Saturday, April 12, 2008

Ramona and Her Father

Cleary, Beverly. 1977. Ramona and Her Father.

In Ramona and Her Father, the reader finds Ramona in second grade and her older sister, Beezus, in seventh grade. Things aren't all well at the Quimby house. In the opening chapter, Mr. Quimby loses his job. In the upcoming days and weeks and months, we see changes in all sizes at the Quimby house. Her mother now works full time. Her dad is at home. Not at home doing nothing, but at home anxiously job-seeking and in a constant state of waiting. Waiting for the phone call. Waiting for news of work. At first Ramona thinks having her dad home in the afternoons--once she's home from school--will be all fun. She soon learns that while he's doing the best he can under the circumstances, he is unhappy and a little cranky.

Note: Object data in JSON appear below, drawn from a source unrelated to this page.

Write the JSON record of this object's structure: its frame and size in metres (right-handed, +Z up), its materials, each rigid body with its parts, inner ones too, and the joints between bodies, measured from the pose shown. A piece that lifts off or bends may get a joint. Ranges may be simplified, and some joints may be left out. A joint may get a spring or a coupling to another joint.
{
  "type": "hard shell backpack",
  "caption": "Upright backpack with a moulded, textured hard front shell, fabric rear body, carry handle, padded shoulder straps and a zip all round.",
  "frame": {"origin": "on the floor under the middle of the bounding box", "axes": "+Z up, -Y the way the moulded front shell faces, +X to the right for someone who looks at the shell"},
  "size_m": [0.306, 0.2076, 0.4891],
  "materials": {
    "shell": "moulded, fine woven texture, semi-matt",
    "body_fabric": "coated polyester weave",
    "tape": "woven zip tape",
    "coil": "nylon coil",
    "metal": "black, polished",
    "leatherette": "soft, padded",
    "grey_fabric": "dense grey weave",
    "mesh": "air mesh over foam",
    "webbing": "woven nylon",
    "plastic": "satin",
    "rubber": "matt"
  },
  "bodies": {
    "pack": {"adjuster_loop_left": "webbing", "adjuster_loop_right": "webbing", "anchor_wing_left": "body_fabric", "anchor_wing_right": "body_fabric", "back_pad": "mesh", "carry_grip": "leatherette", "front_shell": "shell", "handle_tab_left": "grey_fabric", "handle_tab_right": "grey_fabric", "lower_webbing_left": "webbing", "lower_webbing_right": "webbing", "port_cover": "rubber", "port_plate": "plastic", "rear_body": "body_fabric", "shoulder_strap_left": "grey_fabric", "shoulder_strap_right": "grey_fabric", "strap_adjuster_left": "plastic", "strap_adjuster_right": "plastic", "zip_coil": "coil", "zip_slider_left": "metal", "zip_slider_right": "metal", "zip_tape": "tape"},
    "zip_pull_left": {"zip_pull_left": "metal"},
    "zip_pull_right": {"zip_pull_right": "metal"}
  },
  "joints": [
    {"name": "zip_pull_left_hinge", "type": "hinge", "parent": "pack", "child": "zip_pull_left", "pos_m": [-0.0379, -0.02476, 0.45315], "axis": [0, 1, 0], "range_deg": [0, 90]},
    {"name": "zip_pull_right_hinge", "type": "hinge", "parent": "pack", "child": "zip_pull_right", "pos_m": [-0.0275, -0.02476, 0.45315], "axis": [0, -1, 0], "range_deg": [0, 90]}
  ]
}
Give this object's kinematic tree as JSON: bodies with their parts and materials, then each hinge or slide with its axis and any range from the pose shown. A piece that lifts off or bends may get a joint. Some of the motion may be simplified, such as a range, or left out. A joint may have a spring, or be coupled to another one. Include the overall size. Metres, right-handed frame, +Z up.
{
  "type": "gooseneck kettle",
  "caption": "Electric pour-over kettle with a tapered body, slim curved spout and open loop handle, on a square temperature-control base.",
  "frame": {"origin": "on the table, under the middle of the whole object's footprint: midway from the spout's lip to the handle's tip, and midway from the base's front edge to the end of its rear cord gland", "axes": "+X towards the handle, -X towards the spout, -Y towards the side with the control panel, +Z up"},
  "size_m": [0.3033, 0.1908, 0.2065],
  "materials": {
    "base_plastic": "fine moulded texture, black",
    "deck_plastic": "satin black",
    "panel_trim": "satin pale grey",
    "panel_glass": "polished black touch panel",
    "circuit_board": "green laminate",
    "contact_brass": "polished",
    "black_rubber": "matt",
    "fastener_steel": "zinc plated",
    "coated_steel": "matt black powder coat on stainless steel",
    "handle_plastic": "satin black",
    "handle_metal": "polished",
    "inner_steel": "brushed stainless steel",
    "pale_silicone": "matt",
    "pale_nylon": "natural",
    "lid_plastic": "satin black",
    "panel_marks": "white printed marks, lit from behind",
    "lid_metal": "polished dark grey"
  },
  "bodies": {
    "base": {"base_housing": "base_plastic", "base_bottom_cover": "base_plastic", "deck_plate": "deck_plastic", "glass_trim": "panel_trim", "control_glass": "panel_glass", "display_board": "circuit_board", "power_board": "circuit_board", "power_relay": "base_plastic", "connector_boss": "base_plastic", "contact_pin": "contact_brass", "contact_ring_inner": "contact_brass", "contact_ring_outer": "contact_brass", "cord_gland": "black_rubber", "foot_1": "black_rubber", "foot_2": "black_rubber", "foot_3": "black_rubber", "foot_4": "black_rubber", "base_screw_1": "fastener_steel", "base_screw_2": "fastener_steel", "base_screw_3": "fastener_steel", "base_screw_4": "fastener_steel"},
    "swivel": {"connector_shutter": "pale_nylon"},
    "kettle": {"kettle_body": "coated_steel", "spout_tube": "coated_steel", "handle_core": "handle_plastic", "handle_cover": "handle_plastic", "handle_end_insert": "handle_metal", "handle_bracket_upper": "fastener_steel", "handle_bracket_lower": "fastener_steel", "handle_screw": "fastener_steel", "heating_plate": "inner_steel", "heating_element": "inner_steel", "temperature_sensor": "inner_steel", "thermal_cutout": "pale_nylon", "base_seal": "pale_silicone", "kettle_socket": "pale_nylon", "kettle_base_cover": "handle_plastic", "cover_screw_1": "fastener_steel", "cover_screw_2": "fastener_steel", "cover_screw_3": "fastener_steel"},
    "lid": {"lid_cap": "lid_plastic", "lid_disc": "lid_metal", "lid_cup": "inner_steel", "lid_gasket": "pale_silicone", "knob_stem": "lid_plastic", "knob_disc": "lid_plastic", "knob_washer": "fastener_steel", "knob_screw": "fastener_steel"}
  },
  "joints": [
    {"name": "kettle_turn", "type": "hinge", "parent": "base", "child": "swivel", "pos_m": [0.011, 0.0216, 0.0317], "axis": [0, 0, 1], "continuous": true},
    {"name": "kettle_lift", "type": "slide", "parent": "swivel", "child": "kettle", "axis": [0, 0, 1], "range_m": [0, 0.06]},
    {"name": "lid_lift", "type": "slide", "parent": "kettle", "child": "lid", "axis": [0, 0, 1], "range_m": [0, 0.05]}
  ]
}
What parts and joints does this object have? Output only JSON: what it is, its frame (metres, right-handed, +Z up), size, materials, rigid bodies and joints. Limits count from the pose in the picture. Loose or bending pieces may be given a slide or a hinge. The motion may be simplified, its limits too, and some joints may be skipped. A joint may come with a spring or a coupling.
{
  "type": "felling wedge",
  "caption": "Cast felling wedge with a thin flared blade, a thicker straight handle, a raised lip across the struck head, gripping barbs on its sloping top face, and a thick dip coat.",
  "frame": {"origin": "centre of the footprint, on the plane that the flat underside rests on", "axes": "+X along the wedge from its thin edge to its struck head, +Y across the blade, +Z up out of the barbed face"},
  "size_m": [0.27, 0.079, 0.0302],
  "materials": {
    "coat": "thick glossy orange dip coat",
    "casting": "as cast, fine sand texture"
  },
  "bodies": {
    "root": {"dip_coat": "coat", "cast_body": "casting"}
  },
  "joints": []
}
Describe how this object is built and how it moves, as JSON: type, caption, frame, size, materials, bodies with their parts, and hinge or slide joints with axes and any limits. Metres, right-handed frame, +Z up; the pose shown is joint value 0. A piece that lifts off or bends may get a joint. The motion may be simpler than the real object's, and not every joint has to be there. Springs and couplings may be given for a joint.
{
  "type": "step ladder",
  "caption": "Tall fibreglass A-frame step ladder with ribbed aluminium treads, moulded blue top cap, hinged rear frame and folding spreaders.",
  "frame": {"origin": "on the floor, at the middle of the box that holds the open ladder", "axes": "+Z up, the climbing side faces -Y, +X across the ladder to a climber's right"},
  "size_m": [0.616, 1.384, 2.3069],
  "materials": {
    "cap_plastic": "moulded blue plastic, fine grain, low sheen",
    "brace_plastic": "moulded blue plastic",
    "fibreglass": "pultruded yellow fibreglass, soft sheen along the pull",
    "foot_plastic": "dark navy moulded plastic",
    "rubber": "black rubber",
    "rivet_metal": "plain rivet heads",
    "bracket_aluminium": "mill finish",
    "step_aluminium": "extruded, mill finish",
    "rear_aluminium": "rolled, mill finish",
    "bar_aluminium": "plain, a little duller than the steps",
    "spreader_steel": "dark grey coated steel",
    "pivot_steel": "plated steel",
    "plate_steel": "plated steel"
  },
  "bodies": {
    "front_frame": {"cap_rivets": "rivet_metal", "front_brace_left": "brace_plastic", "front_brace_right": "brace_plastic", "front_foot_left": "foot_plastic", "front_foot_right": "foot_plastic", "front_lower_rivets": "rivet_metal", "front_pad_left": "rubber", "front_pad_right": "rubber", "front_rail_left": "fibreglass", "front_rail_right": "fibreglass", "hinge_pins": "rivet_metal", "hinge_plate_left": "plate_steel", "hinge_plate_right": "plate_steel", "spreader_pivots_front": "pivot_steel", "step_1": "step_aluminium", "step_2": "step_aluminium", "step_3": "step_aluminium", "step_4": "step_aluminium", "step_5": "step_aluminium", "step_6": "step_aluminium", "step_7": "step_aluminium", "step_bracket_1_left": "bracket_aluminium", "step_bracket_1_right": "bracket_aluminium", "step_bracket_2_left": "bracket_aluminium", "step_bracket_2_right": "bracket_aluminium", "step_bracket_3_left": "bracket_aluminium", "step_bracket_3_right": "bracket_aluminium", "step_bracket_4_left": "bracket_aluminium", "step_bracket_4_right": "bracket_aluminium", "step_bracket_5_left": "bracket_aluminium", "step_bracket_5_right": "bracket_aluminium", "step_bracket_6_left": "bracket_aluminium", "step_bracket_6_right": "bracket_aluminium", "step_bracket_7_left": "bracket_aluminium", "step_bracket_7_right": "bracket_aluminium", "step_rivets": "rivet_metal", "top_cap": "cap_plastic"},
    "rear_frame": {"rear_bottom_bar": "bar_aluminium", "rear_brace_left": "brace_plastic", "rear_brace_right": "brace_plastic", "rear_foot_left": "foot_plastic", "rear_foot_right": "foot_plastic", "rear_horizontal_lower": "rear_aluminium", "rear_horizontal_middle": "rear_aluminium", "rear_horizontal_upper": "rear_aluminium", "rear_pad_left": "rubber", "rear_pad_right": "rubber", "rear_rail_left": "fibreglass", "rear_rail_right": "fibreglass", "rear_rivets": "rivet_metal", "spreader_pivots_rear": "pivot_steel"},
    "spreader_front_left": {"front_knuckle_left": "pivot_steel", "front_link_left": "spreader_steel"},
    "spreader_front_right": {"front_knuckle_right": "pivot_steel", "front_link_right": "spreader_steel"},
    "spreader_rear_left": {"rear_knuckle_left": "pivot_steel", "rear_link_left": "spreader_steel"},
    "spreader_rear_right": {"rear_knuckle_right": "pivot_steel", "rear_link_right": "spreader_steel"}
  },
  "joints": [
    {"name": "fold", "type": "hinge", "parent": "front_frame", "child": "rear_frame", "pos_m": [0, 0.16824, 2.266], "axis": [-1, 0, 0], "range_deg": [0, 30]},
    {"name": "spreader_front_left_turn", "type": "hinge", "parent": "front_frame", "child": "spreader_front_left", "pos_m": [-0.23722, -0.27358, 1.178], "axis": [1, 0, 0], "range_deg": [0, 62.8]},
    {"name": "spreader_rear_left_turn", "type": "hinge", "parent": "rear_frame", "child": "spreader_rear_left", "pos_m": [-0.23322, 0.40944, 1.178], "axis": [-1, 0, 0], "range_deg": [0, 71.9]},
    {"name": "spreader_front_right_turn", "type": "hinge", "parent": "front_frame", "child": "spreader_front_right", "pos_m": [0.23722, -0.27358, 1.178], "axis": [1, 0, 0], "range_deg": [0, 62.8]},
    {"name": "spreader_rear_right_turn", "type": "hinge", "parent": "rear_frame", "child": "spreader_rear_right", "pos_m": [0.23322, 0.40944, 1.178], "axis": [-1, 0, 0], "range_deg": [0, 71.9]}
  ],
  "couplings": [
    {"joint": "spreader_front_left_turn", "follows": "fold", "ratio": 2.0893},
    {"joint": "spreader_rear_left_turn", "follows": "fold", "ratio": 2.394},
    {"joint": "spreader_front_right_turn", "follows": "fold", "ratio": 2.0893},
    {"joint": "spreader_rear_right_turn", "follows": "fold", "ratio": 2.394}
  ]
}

Beezus is not as perfect as she first appeared in the series. (I for one never bought it.) She's entering that age as Mrs. Quimby says. The stage where she's not her parents' little darling any longer. Ramona is acting less of a pest and more grown-up than ever. Not that she's free of getting into messes. No, a few of those do appear. But the novel is more serious. This typically happy-go-lucky family is facing hard times. But through it all, they remain a family. A family mostly united. A family that can still see the humor in life. Picky-picky's eating of the jack-o'-lantern. Ramona's crown of thorns. Ramona's sheepish Christmas play.